= Pierre Deley =

French aviator

Pierre Deley (1 November 1893 - 27 February 1981), was one of the pioneering pilots for the Aéropostale company.

He was born in Marseillan, Hérault, the grand nephew and godson of another Marseillan native, Pierre Roques, the founder of French military aviation.

He obtained his fighter pilot's licence in 1917 and finished World War I with six aerial victories. He joined the Pierre-Georges Latécoère's Lignes Aériennes Latécoère company (later to become Aéropostale) in 1923, rubbing shoulders with, among others, Didier Daurat, Jean Mermoz, Henri Guillaumet and Antoine de Saint-Exupéry.

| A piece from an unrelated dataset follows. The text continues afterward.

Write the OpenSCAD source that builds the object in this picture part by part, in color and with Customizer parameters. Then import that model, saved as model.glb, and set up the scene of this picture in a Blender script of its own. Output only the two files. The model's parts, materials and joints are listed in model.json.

After Mermoz and Guillaumet, he was the third pilot to cross the Andes, eventually doing so more than 150 times. When Guillaumet disappeared in the Andes, Deley was one of the pilots who searched for him before he was eventually rescued.

He created and managed the airport at Port-Étienne, then became station chief at Santiago airport, Chile.

He was transferred to Air France in 1933 following the company's creation, and posted to Buenos Aires, becoming the company's representative for Argentina and Chile.

He died and was buried in his home town of Marseillan.

==Film==
The 1995 IMAX film Wings of Courage (director: Jean-Jacques Annaud) traced the career of Guillaumet. The part of Pierre Deley was played by Ken Pogue.